If you don't want to keep two state copies around to extrapolate (or
interpolate) then you can render iff you actually stepped, else snooze for
a few milliseconds. Although snoozing on 16-bit based versions of Windows
(98, ME) is likely to be very jittery.
If you use EXTRAPOLATE, then the graphics display will be "current" (or
as current as you can make it) but it'll always be slightly non-physical,
with small overshoots etc.
If you use INTERPOLATE, then the graphics display will be physically
based (no penetration right before a collision, etc) but there will be a
graphics lag of about one step/frametime. If you can keep the frame time
high (> 50 fps) this is not a problem, and is recommended.

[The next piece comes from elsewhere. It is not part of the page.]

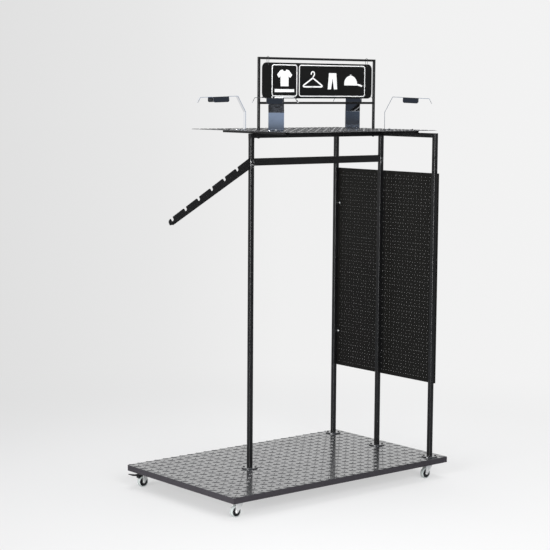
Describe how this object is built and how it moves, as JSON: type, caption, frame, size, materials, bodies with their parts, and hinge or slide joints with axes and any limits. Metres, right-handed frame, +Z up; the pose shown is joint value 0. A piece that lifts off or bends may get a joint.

The MAX_ALLOWED_FRAMETIME check is there to avoid the spiral of
death that might happen if physics suddenly runs slightly slower than real
time -- if that happens, we want to limit the amount of updating we do to
some fixed time-step, such that the real time speed of the game will slow
down, but at least it won't spiral out of control with ever-longer frame
times trying to catch up. It's worth noting, though, that if you run a
distributed simulation (networked game), falling behind for any longer
period of time will lead to de-synch of the game. This is why networked
games are often more serious about their PC minimum spec requirements than
traditional first-person games.
So what are reasonable values for these constants? Of course, it depends
on your game. For a rigid body simulation, you probably want the physics
update rate to be 100 Hz, so STEPSIZE is 0.01 seconds. In that case, you
probably want to set MAX_ALLOWED_FRAMETIME to something like 0.05 or 0.1
For an interpolator class, see the
article on this web page.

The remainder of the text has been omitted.